Answers to these questions and more will be shaped by the many strategic decisions taken by the global tech behemoths over the coming years. Stay tuned.

In a maybe-not-so-far-away future

As AI become more mature and its full potential gets unlocked, we could reach a point when your Google Assistant will be able to make choices for you that are even better than your own.

It will have access to all your past choices and maybe even know based on tracking your body’s and brain’s responses (you thought that heart monitor on your wrist served to give useful information to you only, and when at the gym exclusively?) how fulfilled you were by those choices.
It will know what is in your fridge, cupboards and wardrobes. It will know what you showed interest in – learning tai chi? cutting carbs? Spanish movies? It will know your daily routine, if you walk or drive to work, what time you get home, if you eat out a lot or order in.

So, when you ask Google to book a hotel for your upcoming holiday or order a new pair of sports shoes, the AI will be able to make the decisions in your place and ensure you get the highest level of satisfaction and fulfilment each and every time. It might even anticipate your needs and offer you an answer – or a purchase offer – before you even ask.  Scary or exciting?
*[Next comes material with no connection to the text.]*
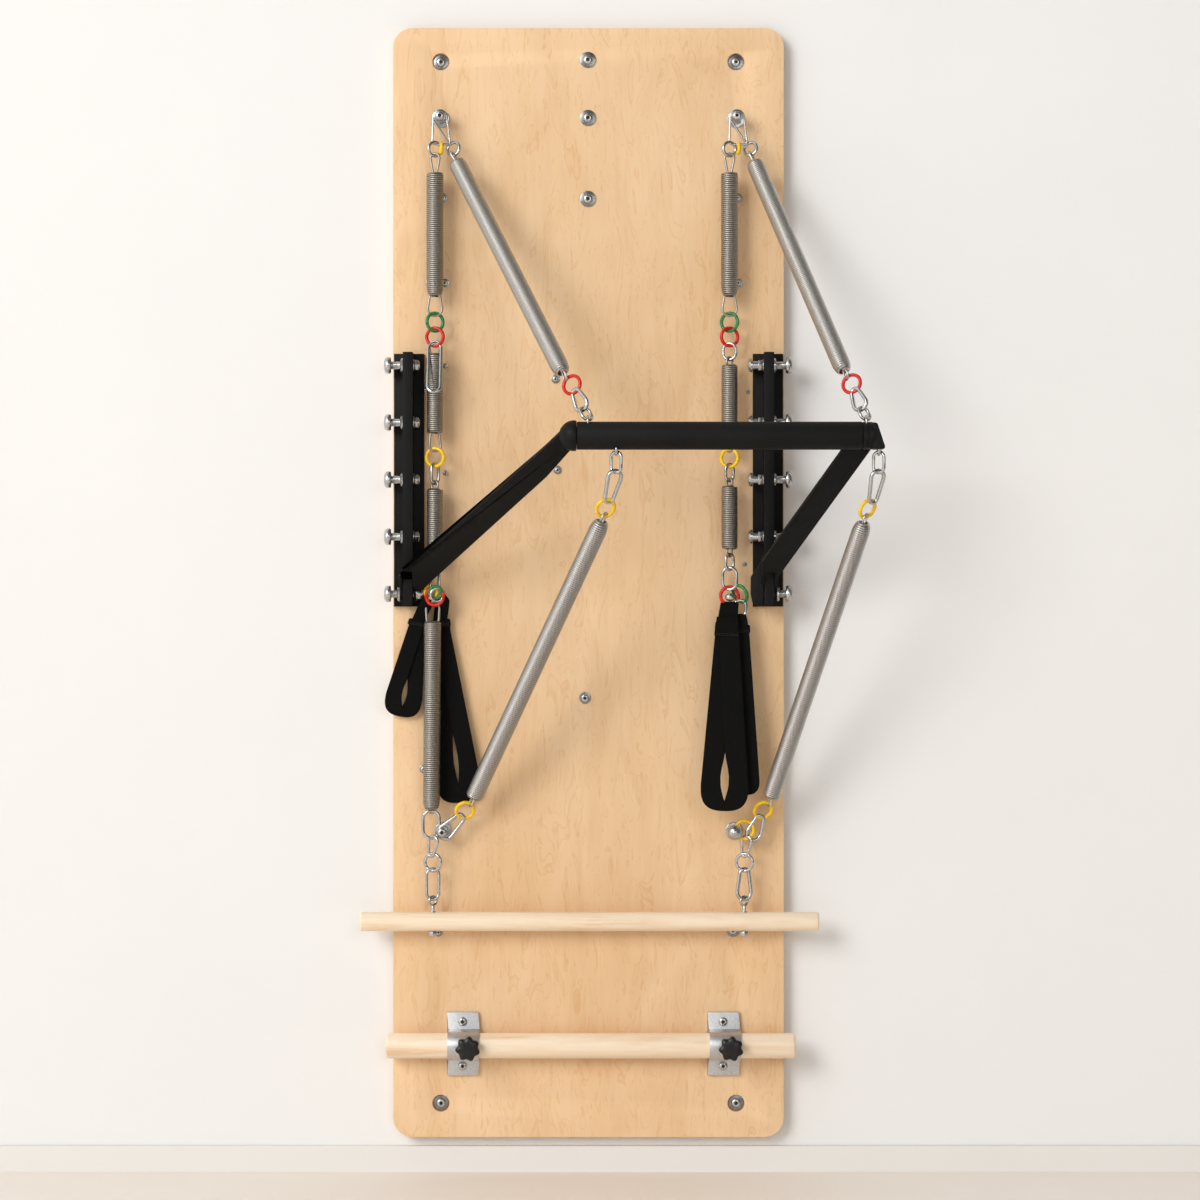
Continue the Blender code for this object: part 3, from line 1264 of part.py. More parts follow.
short_neck = ring_spot(cluster_centre, -NECK_ANGLE, NECK_RADIUS)
short_handle = build_handle("left_short_handle", short_neck, ring_tangent(-NECK_ANGLE),
                            SHORT_SHOULDER, SHORT_LOOP, *SHORT_WIDTHS)
long_neck = ring_spot(cluster_centre, NECK_ANGLE, NECK_RADIUS)
long_handle = build_handle("left_long_handle", long_neck, ring_tangent(NECK_ANGLE),
                           LONG_SHOULDER, LONG_LOOP, *LONG_WIDTHS)
hang_on(joint_empty("left_handle_joint", cluster_centre), short_handle, long_handle)

front_neck = front_ring_centre + DOWN * (RING_RADIUS + NECK_DROP)
front_handle = build_handle("right_front_handle", front_neck, (1.0, 0.0, 0.0),
                            FRONT_SHOULDER, FRONT_LOOP, *FRONT_WIDTHS)
rear_neck = rear_link_centre + DOWN * (REAR_LINK_LENGTH / 2 + NECK_DROP)
rear_handle = build_handle("right_rear_handle", rear_neck, (1.0, 0.0, 0.0),
                           REAR_SHOULDER, REAR_LOOP, *REAR_WIDTHS)

# Roll-down bar and the chains that carry it

roll_down_pieces = [build_dowel()]
for word, side, top_x in (("left", -1.0, LEFT_OVAL_X), ("right", 1.0, RIGHT_RING_X)):
    eyebolt = build_dowel_eyebolt("roll_down_" + word + "_eyebolt", side)
    node = "roll_down_" + word + "_chain"
    eye_top = dowel_eye_z() + DOWEL_EYE_RADIUS - DOWEL_EYE_WIRE - LINK_WIRE - GAP
    chain_top = Vector((top_x, HOOK_DEPTH_Y, SWING_AXIS_Z))
    chain_bottom = Vector((side * DOWEL_EYE_X, HOOK_DEPTH_Y, eye_top))
    heading = (chain_bottom - chain_top).normalized()
    ring_part = (node, "ring", ring_sizes(), 0.0)
    remaining = (chain_bottom - chain_top).length - 2 * RING_RADIUS + RING_WIRE + LINK_WIRE - JOIN_DEPTH
    link_part = (node, "link", link_sizes(remaining, 0.0110), 50.0)
    nodes, middles = build_chain(chain_top + heading * RING_RADIUS, heading, [ring_part, link_part])
    chain = settle(nodes, {})[node]
    roll_down_pieces += [eyebolt, chain]
hang_on(joint_empty("roll_down_joint", Vector((0.0, HOOK_DEPTH_Y, SWING_AXIS_Z))), *roll_down_pieces)

# Foot bar

foot_bar = build_foot_bar()
hang_on(joint_empty("foot_bar_joint", Vector((FOOT_BAR_SHIFT, FOOT_BAR_Y, FOOT_BAR_Z))), foot_bar)
for word, across in (("left", CLAMP_LEFT_X), ("right", CLAMP_RIGHT_X)):
    build_clamp(word + "_clamp", across)
    knob_joint = joint_empty(word + "_knob_joint",
                             Vector((across + KNOB_SHIFT, FOOT_BAR_Y, FOOT_BAR_Z)))
    hang_on(knob_joint, build_knob(word + "_knob", across))

# The right column swings from its upper ring; its pieces share one empty on that axis

right_axis = Vector((right_top.x, HOOK_DEPTH_Y,
                     right_top.z - SMALL_RING_RADIUS + RING_WIRE + SPRING_LOOP_WIRE + GAP))
hang_on(joint_empty("right_column_joint", right_axis), front_handle, rear_handle, *right_done.values())

triangles = 0
for piece in PARTS.objects:
    if piece.type == "MESH":
        piece.data.calc_loop_triangles()
        triangles += len(piece.data.loop_triangles)
        print(piece.name, len(piece.data.loop_triangles))
print("nodes:", sum(1 for piece in PARTS.objects if piece.type == "MESH"), "triangles:", triangles)
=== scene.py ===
# %% [markdown]
# # A wall-mounted pilates springboard
#
# A springboard is a tall plywood board that is bolted to a wall. Long springs hang on it, a
# push-through bar swings on two arms, and straps and wooden bars give hands and feet something
# to hold. This lesson dresses its plain CAD model: each wire, coil, strap and board is modelled
# again with the detail that a photograph shows, in exactly the place where the CAD has it.

# %% Load the frame
import math

import bpy
from mathutils import Matrix, Vector


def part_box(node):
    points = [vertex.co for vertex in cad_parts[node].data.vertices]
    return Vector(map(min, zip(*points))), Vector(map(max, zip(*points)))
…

Maybe both.


Try this with …

Ask Alexa

  • “Tell me a story”
  • “Start deep breathing”
  • “Start 7-Minute Workout”
  • “Ask Question of the Day”
  • “Ask Tide: how do I remove a chocolate stain?”
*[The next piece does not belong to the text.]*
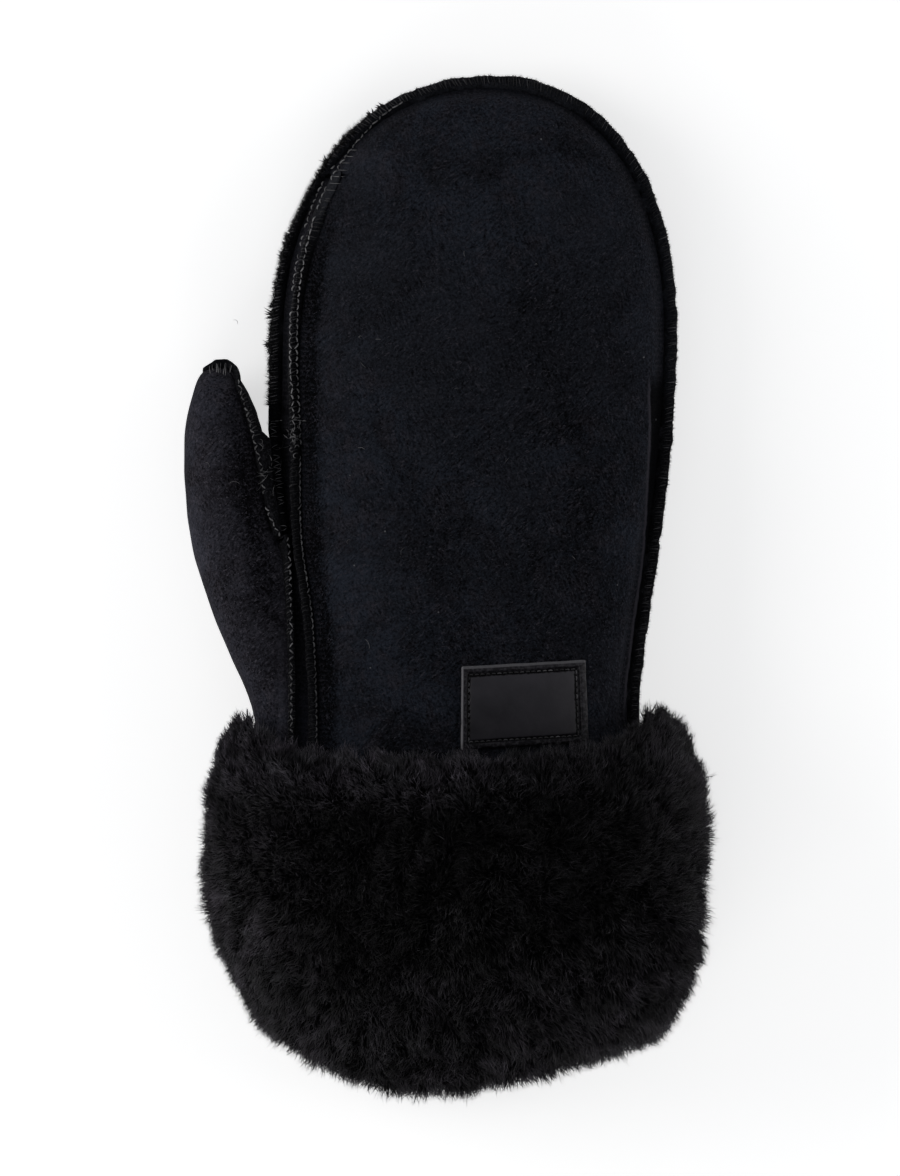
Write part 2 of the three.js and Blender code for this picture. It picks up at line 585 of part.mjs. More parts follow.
// The label is a plate that follows the back of the hand, with a raised rim and a sewing groove
function label() {
  const inset = [0, LABEL_RIM, LABEL_RIM + LABEL_GROOVE / 2, LABEL_RIM + LABEL_GROOVE];
  const places = (size, middle) => {
    const ends = inset.map((n) => n - size / 2);
    return [...ends, ...spread(ends[3], -ends[3], middle).slice(1, -1), ...ends.map((n) => -n).reverse()];
  };
  const us = places(LABEL.width, 5);
  const vs = places(LABEL.height, 4);
  const stop = (n, count) => Math.min(n, count - 1 - n);
  const heightAt = (i, j) => {
    const ring = Math.min(stop(i, us.length), stop(j, vs.length));
    if (ring <= 1) return LABEL_THICKNESS + LABEL_RIM_RISE * (ring === 1 ? 1 : 0.6);
    return ring === 2 ? LABEL_THICKNESS - LABEL_GROOVE_DEPTH : LABEL_THICKNESS;
  };
  const place = (u, v, height) => {
    const x = LABEL.x + u * Math.cos(LABEL.turn) - v * Math.sin(LABEL.turn);
    const y = LABEL.y + u * Math.sin(LABEL.turn) + v * Math.cos(LABEL.turn);
    const angle = angleAt(y, x);
    return handPoint(y, angle).addScaledVector(handNormal(y, angle), height);
  };
  const lift = 2 * GAP;
  const top = us.map((u, i) => vs.map((v, j) => place(u, v, lift + heightAt(i, j))));
  const under = us.map((u) => vs.map((v) => place(u, v, lift)));
  return shell(top, under);
}

// Keeps a point of the fur on the surface and within the mitten's length and width
function settle(p) {
  p.set(THREE.MathUtils.clamp(p.x, -SIDE_X, SIDE_X), Math.max(p.y, MOUTH_Y), Math.max(p.z, 0));
  return p;
}

// The fur cuff: a thick ring round the wrist whose pile is fused to it as rows of pointed locks
function cuff() {
  const inPile = (k) => k >= CUFF_FIRST_LOCK && k <= CUFF_LAST_LOCK;
  const onTop = (turn) => THREE.MathUtils.smoothstep(Math.sin(turn), -0.5, 0);
  const most = (turn) => (Math.cos(turn) > 0 ? NEAR_EDGE_RISE.right : NEAR_EDGE_RISE.left);
  const rise = (turn) => most(turn) * Math.abs(Math.cos(turn)) ** 3 * onTop(turn);
  const grid = CUFF.map((row, k) => Array.from({ length: CUFF_AROUND }, (_, i) => {
    const loose = inPile(k) ? 1 : 0;
    const turn = (2 * Math.PI * (i + loose * 0.22 * scatter(i, k, 1))) / CUFF_AROUND;
    const turned = (turn + 2 * Math.PI) % (2 * Math.PI);
    const y = row.y + row.rise * rise(turn) + loose * 1.3 * scatter(i, k, 2);
    return settle(wristPoint(y, turned, row.height + loose * 0.7 * scatter(i, k, 3)));
  }));
  return geometryFrom((index, tris) => {
    for (let k = 0; k < grid.length; k++) {
      const next = (k + 1) % grid.length;
      for (let i = 0; i < CUFF_AROUND; i++) {
        const j = (i + 1) % CUFF_AROUND;
        const corners = [grid[k][i], grid[k][j], grid[next][j], grid[next][i]];
        if (inPile(k) && inPile(next)) {
          lock(corners, k, i, index, tris);
          continue;
        }
        const [a, b, c, d] = corners.map(index);
        tris.push(a, b, c, a, c, d);
      }
    }
  });
}

// One lock: four sides that draw in to a waist and then to a leaning point. Where it meets the
// surface that the mitten lies on, it is pressed flat.
function lock(corners, k, i, index, tris) {
  const middle = (points) => points.reduce((sum, p) => sum.add(p), new THREE.Vector3()).divideScalar(points.length);
  const centre = middle(corners);
  const out = corners[2].clone().sub(corners[0]).cross(corners[3].clone().sub(corners[1])).normalize();
  const lift = (CUFF[k].lift + CUFF[(k + 1) % CUFF.length].lift) / 2;
  const length = LOCK_LENGTH * lift * (1 + 0.22 * scatter(i, k, 4));
  const away = THREE.MathUtils.mapLinear(centre.y, CUFF[1].y, CUFF[CUFF_LAST_LOCK].y, 0.55, -0.75);
  const lean = new THREE.Vector3(0.35 * scatter(i, k, 5), away + 0.25 * scatter(i, k, 6), 0.35 * scatter(i, k, 7));
  const waist = corners.map((p) => settle(p.clone().lerp(centre, LOCK_SPREAD)
    .addScaledVector(out, 0.62 * length).addScaledVector(lean, 0.3 * length)));
  const free = centre.clone().addScaledVector(out, length).addScaledVector(lean, 0.75 * length);
  const point = free.z > 0 ? settle(free) : settle(middle(waist));
  for (let n = 0; n < corners.length; n++) {
    const m = (n + 1) % corners.length;
    const [a, b, c, d] = [corners[n], corners[m], waist[m], waist[n]].map(index);
    tris.push(a, b, c, a, c, d, d, c, index(point));
  }
}

// Draws the sides of the mouth back towards the hand, on whatever piece reaches it
function bow(geometry) {
  const position = geometry.attributes.position;
  for (let n = 0; n < position.count; n++) {
    const [x, y] = [position.getX(n), position.getY(n)];
    const side = Math.abs(x - MOUTH_MIDDLE) / BOW_WIDTH;
    const share = THREE.MathUtils.smoothstep(-y, BOW_START, -PANEL_END_Y);
    position.setY(n, y + MOUTH_BOW * side ** BOW_ROUND * share);
  }
  geometry.computeVertexNormals();
  return geometry;
}

// The assembly
const mitten = new THREE.Group();
mitten.name = 'mitten';

function add(name, geometry, material) {
  const mesh = new THREE.Mesh(bow(geometry), material);
  mesh.name = name;
  mitten.add(mesh);
}

add('back_panel', backPanel(), suede);
add('palm_panel', palmPanel(), suede);
add('side_strip_upper', sideStrip(STRIP_JOINT_Y + GAP, STRIP_TOP_Y - GAP), suede);
add('side_strip_lower', sideStrip(PANEL_END_Y, STRIP_JOINT_Y), suede);
add('thumb', thumb(), thumbSuede);
add('edge_seam', edgeSeam(), seamEdge);
add('inner_seam', innerSeam(), seamEdge);
add('thumb_base_seam', thumbBaseSeam(), seamEdge);
add('thumb_seam', thumbSeam(), seamEdge);
add('label', label(), leather);
add('fur_cuff', cuff(), fur);

export default mitten;
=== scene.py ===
# %% [markdown]
# # A suede mitten with a fur cuff
#
# A winter mitten lies palm down and is seen from straight above. Its leather is suede outside and
# wool inside, its edges are whipped together with thread, its wool cuff is turned back over the
# wrist, and a bare leather label sits on the back of the hand. The leather and the fur are
# modelled over the solids of the frame, so that each piece sits exactly where the mitten's plan
# says. Lengths in the tables are in millimetres, and MM turns them into Blender's metres.

# %% Tools and the frame
import json
import math

import bmesh
import bpy
import numpy as np
from mathutils import Matrix, Vector, kdtree, noise
from mathutils.bvhtree import BVHTree

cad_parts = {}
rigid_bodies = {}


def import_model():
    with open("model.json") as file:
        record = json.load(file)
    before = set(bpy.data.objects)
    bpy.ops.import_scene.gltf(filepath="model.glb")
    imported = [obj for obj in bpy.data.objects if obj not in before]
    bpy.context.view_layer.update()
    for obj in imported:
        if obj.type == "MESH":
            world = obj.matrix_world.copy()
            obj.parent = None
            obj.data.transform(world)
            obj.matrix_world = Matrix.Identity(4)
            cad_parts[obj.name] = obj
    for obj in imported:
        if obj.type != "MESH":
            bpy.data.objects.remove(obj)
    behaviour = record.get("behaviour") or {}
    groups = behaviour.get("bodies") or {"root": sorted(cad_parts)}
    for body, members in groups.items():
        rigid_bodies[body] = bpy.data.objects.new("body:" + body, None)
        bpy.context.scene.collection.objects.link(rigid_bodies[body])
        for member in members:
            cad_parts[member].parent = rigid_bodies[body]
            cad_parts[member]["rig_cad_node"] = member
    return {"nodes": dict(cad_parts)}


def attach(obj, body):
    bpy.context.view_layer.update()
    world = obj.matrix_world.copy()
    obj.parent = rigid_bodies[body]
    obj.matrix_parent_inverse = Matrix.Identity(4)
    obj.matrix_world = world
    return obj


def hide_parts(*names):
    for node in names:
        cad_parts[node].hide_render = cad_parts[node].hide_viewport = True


MM = 0.001
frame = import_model()
scene = bpy.context.scene
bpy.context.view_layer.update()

# %% [markdown]
# ## Where the camera stands
#
# The photograph looks straight down with the fingertips at the top of the picture. A long lens far
# away makes sides that run straight down, and an orthographic camera is the limit of that. One
# pixel of the picture is 0.2647 mm, and the picture is 900 by 1176 pixels.

# %% Camera
PIXEL = 0.2647
PICTURE = (900, 1176)
ORIGIN_PIXEL = (448.5, 585.0)
EYE_HEIGHT = 1.6

eye = bpy.data.cameras.new("overhead_eye")
eye.type = "ORTHO"
eye.ortho_scale = PICTURE[1] * PIXEL * MM
eye.clip_end = 10
camera = bpy.data.objects.new("overhead_camera", eye)
camera.location = (
    (PICTURE[0] / 2 - ORIGIN_PIXEL[0]) * PIXEL * MM,
    (ORIGIN_PIXEL[1] - PICTURE[1] / 2) * PIXEL * MM,
    EYE_HEIGHT,
)
scene.collection.objects.link(camera)
scene.camera = camera
print("picture height, mm:", round(eye.ortho_scale / MM, 1))

# %% [markdown]
# ## Light
#
# The photograph is a studio picture on white. Black suede only shows its nap when the light is
# wide and comes from the side, so that flanks are lighter than what faces the camera. A large
# lamp stands low on the left, weaker ones on the right and beyond the cuff, and the world fills
# the rest. The view is Standard, because a filmic one would lift the blacks of this mitten.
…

Note: some of these might require Skills to be enabled first.

Ask Google Assistant

  • “Good morning”
  • “Tell me something good”
  • “Remember that I parked the car on P2.” Then ask, “What do you remember?”
  • “Add eggs to my shopping list”
  • “Help me find a good French restaurant nearby”

Note: If you are using your phone, make sure that you have installed Google Assistant and aren’t just using the Voice Search function.